— Start Information shown —

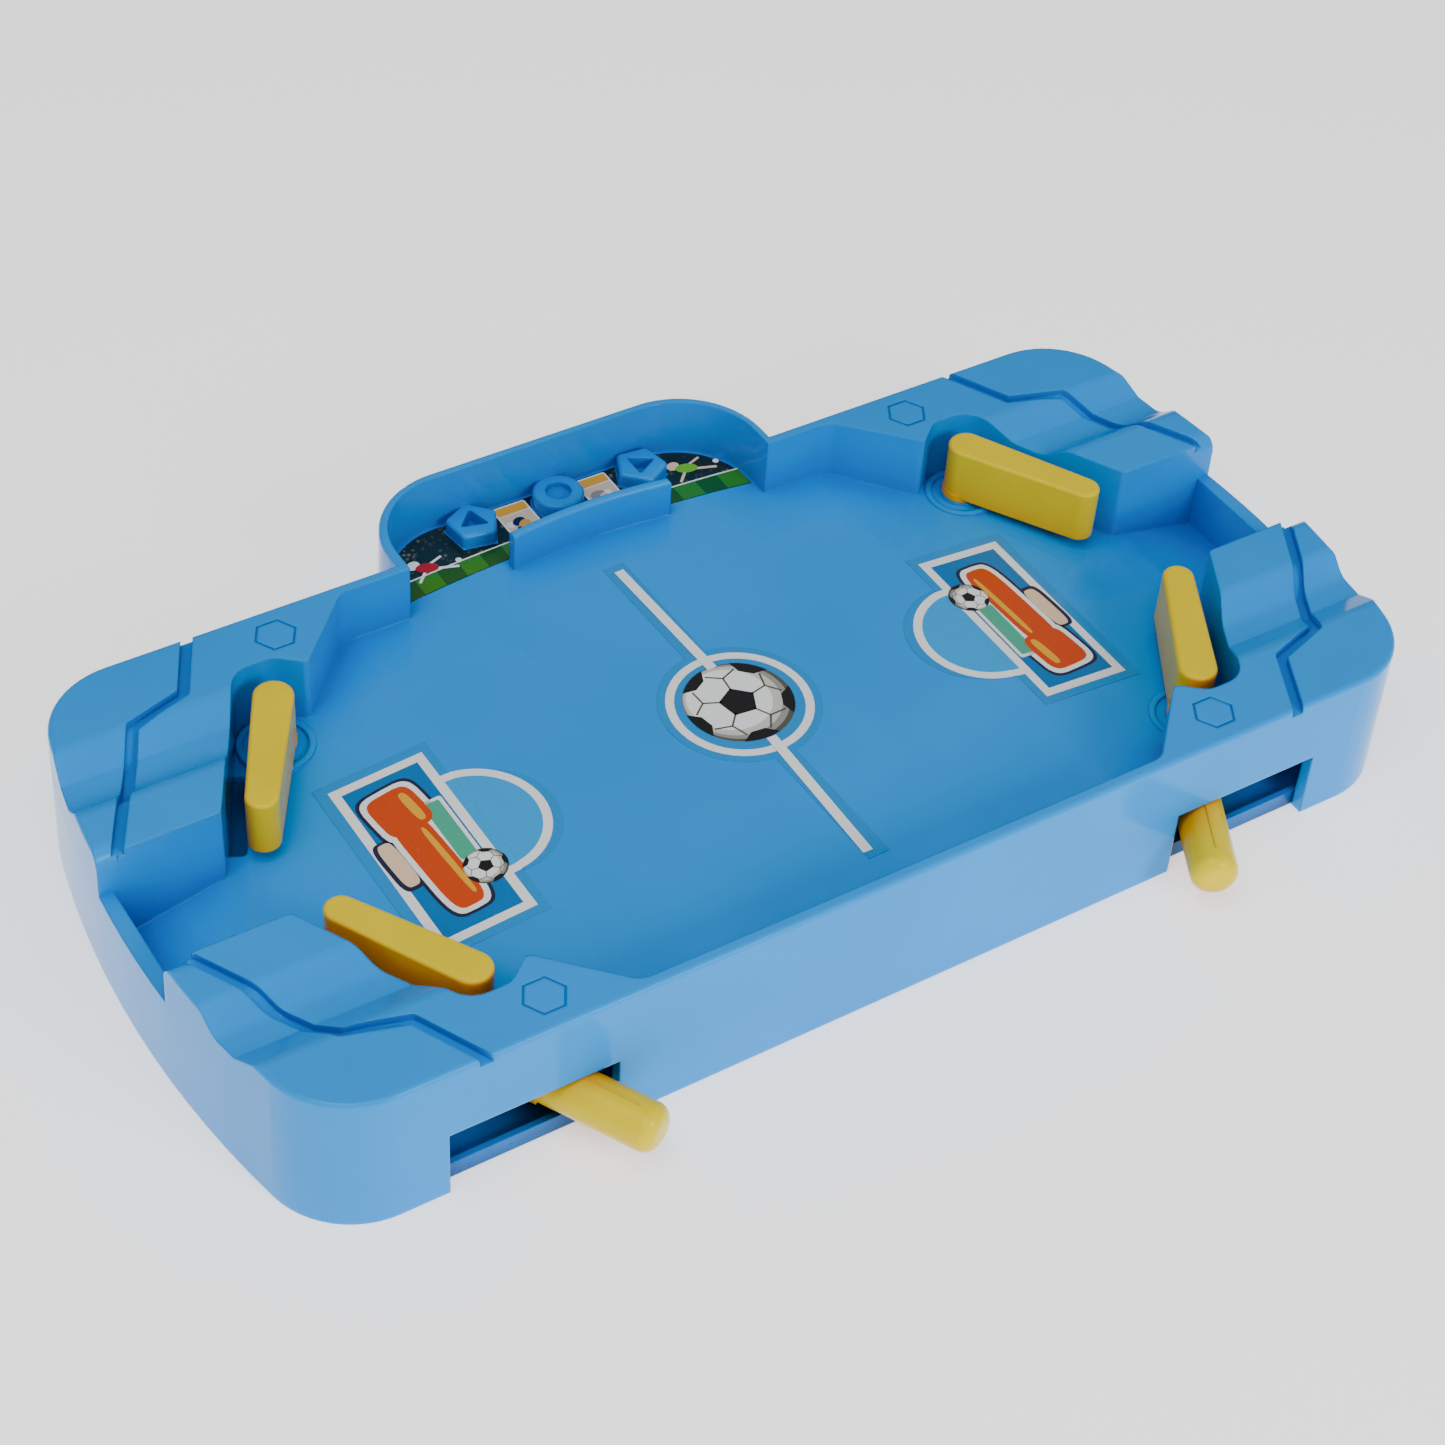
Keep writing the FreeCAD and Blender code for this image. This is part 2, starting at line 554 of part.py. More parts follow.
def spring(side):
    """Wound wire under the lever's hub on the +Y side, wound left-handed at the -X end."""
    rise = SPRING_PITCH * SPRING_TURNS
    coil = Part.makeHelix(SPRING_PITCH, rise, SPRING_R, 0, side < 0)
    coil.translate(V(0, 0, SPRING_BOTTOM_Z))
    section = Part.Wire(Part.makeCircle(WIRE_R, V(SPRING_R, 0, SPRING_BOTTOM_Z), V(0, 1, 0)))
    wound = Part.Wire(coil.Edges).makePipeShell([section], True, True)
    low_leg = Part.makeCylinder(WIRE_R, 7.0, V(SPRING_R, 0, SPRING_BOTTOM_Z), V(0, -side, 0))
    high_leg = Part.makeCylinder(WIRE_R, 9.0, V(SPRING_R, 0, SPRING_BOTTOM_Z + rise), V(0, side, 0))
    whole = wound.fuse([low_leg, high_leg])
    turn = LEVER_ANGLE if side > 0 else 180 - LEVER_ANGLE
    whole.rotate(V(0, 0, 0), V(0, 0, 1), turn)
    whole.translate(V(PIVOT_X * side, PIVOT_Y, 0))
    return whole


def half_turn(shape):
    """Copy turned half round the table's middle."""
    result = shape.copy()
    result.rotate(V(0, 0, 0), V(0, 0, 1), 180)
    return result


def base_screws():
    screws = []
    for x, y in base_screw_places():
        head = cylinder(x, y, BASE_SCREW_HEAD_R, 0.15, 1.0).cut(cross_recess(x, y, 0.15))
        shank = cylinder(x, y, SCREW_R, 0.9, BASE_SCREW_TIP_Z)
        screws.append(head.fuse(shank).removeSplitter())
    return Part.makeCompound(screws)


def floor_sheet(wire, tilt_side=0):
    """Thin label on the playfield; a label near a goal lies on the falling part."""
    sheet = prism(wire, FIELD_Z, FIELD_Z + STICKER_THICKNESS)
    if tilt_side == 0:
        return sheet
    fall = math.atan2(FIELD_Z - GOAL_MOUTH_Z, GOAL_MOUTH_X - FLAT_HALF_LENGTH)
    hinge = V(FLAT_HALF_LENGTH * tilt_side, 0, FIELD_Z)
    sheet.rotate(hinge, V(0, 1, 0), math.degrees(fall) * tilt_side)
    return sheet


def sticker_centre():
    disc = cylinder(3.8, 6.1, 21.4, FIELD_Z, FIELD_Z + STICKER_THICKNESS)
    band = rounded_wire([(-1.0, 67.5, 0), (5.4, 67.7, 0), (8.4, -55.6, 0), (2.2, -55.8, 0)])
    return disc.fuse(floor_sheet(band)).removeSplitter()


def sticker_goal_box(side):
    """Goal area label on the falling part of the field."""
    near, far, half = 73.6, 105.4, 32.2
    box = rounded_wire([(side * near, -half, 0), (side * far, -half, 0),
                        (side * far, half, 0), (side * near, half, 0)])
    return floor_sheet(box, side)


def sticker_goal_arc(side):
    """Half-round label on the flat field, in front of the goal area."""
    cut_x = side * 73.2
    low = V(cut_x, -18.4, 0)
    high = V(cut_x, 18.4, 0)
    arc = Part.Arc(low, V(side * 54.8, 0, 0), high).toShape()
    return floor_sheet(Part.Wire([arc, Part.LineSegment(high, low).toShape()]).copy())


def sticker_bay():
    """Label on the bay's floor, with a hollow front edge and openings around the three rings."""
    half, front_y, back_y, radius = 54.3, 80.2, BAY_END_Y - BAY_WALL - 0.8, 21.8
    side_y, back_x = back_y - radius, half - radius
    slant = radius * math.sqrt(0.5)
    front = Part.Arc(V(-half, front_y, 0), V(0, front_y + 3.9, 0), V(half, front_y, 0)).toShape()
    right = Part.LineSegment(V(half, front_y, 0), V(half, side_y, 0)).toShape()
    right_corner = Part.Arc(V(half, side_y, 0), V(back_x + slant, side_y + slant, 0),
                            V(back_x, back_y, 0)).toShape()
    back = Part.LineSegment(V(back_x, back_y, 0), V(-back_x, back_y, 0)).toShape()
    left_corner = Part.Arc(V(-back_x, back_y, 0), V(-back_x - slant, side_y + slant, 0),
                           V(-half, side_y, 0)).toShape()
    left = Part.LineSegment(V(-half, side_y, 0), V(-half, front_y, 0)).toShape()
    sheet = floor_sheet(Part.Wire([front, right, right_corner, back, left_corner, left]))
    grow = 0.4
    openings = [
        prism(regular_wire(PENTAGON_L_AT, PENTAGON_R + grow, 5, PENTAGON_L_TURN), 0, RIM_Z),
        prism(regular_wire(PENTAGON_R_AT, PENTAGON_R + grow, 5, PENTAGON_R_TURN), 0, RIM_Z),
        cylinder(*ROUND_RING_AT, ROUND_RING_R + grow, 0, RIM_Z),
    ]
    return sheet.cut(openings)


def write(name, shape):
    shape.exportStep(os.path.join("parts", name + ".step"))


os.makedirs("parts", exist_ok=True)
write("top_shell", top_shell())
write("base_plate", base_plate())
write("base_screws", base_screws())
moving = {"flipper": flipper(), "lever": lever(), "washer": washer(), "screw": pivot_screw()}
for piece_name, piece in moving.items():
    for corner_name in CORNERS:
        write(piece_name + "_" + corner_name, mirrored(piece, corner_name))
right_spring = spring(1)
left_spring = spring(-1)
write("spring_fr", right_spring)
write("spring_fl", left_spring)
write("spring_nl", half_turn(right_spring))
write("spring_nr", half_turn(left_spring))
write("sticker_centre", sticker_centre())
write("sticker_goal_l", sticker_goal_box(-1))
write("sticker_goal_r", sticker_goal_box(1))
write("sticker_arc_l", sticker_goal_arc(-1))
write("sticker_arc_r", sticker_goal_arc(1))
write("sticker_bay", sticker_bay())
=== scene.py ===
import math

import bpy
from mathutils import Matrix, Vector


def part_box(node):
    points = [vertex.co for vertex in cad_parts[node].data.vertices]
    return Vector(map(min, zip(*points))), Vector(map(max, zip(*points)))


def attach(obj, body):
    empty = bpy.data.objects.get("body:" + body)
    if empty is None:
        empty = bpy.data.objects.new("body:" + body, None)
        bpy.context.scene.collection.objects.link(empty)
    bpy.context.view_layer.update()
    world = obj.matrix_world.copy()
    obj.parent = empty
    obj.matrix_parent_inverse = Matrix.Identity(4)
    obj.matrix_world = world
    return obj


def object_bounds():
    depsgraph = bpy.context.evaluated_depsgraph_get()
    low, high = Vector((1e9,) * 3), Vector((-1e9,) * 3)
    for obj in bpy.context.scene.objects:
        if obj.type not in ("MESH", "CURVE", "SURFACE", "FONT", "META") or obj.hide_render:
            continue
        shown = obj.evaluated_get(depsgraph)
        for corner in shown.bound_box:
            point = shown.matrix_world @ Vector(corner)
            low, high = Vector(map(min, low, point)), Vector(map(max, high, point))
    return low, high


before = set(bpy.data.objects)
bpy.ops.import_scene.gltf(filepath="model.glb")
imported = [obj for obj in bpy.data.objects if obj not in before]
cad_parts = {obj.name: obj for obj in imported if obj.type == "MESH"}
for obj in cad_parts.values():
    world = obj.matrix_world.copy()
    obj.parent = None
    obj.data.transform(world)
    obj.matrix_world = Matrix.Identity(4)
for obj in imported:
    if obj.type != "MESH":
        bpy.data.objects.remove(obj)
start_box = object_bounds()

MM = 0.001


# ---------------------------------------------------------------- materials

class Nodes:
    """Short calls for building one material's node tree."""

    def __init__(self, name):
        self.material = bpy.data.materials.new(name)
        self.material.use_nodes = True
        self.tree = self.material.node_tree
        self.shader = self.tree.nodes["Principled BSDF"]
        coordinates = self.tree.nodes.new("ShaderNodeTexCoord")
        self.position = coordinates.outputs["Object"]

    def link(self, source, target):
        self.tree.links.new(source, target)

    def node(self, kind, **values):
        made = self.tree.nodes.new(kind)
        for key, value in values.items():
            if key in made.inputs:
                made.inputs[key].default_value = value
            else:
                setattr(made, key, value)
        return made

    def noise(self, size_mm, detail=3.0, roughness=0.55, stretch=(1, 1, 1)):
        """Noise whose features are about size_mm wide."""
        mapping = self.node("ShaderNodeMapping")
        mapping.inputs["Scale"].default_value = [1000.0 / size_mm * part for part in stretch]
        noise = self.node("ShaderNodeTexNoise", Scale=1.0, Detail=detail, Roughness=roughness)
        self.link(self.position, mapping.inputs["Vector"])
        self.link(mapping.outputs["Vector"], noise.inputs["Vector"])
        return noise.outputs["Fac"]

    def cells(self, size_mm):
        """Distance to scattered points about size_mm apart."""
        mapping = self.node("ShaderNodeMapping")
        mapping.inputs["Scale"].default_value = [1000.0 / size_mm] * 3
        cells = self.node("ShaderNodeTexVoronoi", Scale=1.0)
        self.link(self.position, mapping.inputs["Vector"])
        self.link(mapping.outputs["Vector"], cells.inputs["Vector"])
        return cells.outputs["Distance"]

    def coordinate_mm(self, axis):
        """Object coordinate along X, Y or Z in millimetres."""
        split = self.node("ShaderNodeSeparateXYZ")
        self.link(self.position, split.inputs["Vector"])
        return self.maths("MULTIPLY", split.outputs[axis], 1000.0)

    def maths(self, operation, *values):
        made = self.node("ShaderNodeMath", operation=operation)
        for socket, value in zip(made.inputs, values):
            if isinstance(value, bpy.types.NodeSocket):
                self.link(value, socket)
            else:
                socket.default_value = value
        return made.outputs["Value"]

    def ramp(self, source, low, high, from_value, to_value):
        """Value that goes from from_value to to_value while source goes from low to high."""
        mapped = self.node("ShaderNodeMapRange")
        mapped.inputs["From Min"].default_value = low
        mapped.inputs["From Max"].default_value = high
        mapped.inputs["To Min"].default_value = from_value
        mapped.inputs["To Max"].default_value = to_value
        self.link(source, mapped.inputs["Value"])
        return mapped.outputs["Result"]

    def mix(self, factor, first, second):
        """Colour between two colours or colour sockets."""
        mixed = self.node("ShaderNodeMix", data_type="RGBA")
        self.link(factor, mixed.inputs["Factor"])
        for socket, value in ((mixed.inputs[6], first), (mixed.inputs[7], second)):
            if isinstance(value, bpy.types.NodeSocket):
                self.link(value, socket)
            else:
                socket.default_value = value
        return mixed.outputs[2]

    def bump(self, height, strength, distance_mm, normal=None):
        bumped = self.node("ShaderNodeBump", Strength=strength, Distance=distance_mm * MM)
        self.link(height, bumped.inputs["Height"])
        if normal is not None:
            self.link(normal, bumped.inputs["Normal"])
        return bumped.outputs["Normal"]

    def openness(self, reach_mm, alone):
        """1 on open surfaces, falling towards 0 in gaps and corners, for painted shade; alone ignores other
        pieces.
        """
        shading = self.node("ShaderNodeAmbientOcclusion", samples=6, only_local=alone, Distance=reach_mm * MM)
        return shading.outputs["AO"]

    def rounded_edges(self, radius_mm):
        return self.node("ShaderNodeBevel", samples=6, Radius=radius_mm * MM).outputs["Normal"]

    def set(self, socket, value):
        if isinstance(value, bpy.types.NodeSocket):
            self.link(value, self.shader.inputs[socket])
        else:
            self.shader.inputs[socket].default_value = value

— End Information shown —

> _Written task_: The lines from the one containing "bpy.context.view_layer.update()" to the one containing "self.tree.links.new(source, target)", both included, are to be extracted exactly; give no other line.

> _Solution to the exercise_:
    bpy.context.view_layer.update()
    world = obj.matrix_world.copy()
    obj.parent = empty
    obj.matrix_parent_inverse = Matrix.Identity(4)
    obj.matrix_world = world
    return obj


def object_bounds():
    depsgraph = bpy.context.evaluated_depsgraph_get()
    low, high = Vector((1e9,) * 3), Vector((-1e9,) * 3)
    for obj in bpy.context.scene.objects:
        if obj.type not in ("MESH", "CURVE", "SURFACE", "FONT", "META") or obj.hide_render:
            continue
        shown = obj.evaluated_get(depsgraph)
        for corner in shown.bound_box:
            point = shown.matrix_world @ Vector(corner)
            low, high = Vector(map(min, low, point)), Vector(map(max, high, point))
    return low, high


before = set(bpy.data.objects)
bpy.ops.import_scene.gltf(filepath="model.glb")
imported = [obj for obj in bpy.data.objects if obj not in before]
cad_parts = {obj.name: obj for obj in imported if obj.type == "MESH"}
for obj in cad_parts.values():
    world = obj.matrix_world.copy()
    obj.parent = None
    obj.data.transform(world)
    obj.matrix_world = Matrix.Identity(4)
for obj in imported:
    if obj.type != "MESH":
        bpy.data.objects.remove(obj)
start_box = object_bounds()

MM = 0.001


# ---------------------------------------------------------------- materials

class Nodes:
    """Short calls for building one material's node tree."""

    def __init__(self, name):
        self.material = bpy.data.materials.new(name)
        self.material.use_nodes = True
        self.tree = self.material.node_tree
        self.shader = self.tree.nodes["Principled BSDF"]
        coordinates = self.tree.nodes.new("ShaderNodeTexCoord")
        self.position = coordinates.outputs["Object"]

    def link(self, source, target):
        self.tree.links.new(source, target)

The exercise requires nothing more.